The Arab landscape all around her provided ample confirmation. In Tunisia, Zine el-Abidine Ben Ali, a despot who has been in power for nearly a quarter-century, was reeling. His people had conquered their fear and had taken to the streets. In Cairo, the Pharoah the Pax Americana has indulged through five American presidencies appeared to be losing his touch, his once-tolerant country engulfed by sectarian troubles between Muslims and Copts. Lebanon, which had once been a showcase of American success in the region, was once again in the throes of a political crisis.

But there was a truth that our secretary of state glided over. Sinking into the sand, too, is the worldview that informed President Obama's approach to the Middle East.

Ouch.  Major ouch. 

...the word went forth to the despots in the region that the American campaign on behalf of liberty that Mr. Bush had launched in 2003 had been called off. A new Iraqi democracy, midwifed by American power, was fighting for its life. The Obama administration would keep Iraq at arm's length.

This break of faith with democracy was put on cruel display in the summer of 2009, when the Iranians rose in revolt against their rulers. True, American diplomacy was not likely to alter the raw balance of power between the regime and its democratic oppositionists. But the timidity of American power, and the refusal of the Obama administration to embrace the cause of the opposition, must be reckoned one of American foreign policy's great moral embarrassments.

And...

It took the embattled Muslim liberals a while to catch on to the moral indifference of the Obama administration. But catch on they did, and in their unequal struggle with the tyrannies in their midst they have operated on the reasonable assumption that the leading liberal power in the world order had no interest in the promotion of their liberty.

But...

For a fleeting moment in Qatar, George W. Bush seemed to make a furtive return to the diplomatic arena. He was there, reincarnated in the person of Hillary Clinton, bearing that quintessential American message that our country cannot be indifferent to the internal arrangements of foreign lands. The Arab world presents a great strategic and moral challenge. These are states with a broken compact between rulers and ruled. The rulers produce the very terror and rage they propose to hold back. The oppositionists, meanwhile, are a great, troubling unknown.

COMMENT:  Fouad Ajami is a national treasure, a professor at Johns Hopkins who refuses to bend to the trendy thinking of the moment.  His whole column, one of the most important pieces of recent months, is worth reading.

The question, of course, is whether Hillary's speech in Qatar marks a change of policy, or was merely a case of her speaking out of turn.  We're being told this week that Mr.
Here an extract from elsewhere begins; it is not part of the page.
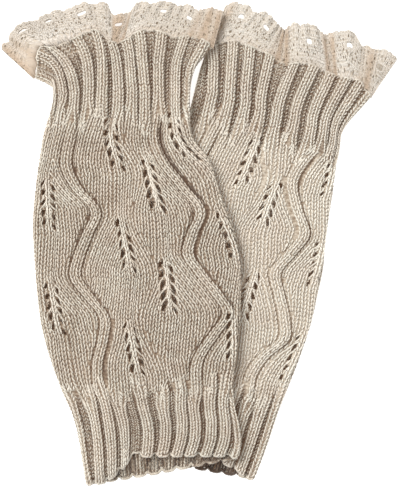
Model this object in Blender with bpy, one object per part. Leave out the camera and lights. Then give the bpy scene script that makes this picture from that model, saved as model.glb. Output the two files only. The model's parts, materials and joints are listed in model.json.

Obama will be taking a tougher line with China, during that country's leader's current visit, than he's taken before.  We'll see, and we'll see how long it lasts.

Obama is gearing up for the 2012 election, and his previous appeasement policies will not help him with the great American center.  Further, the far left in his party, which adores appeasement, really has nowhere else to go.

But if Obama is reelected, and no longer needs the voters...then what in foreign policy?  Do you feel a chill?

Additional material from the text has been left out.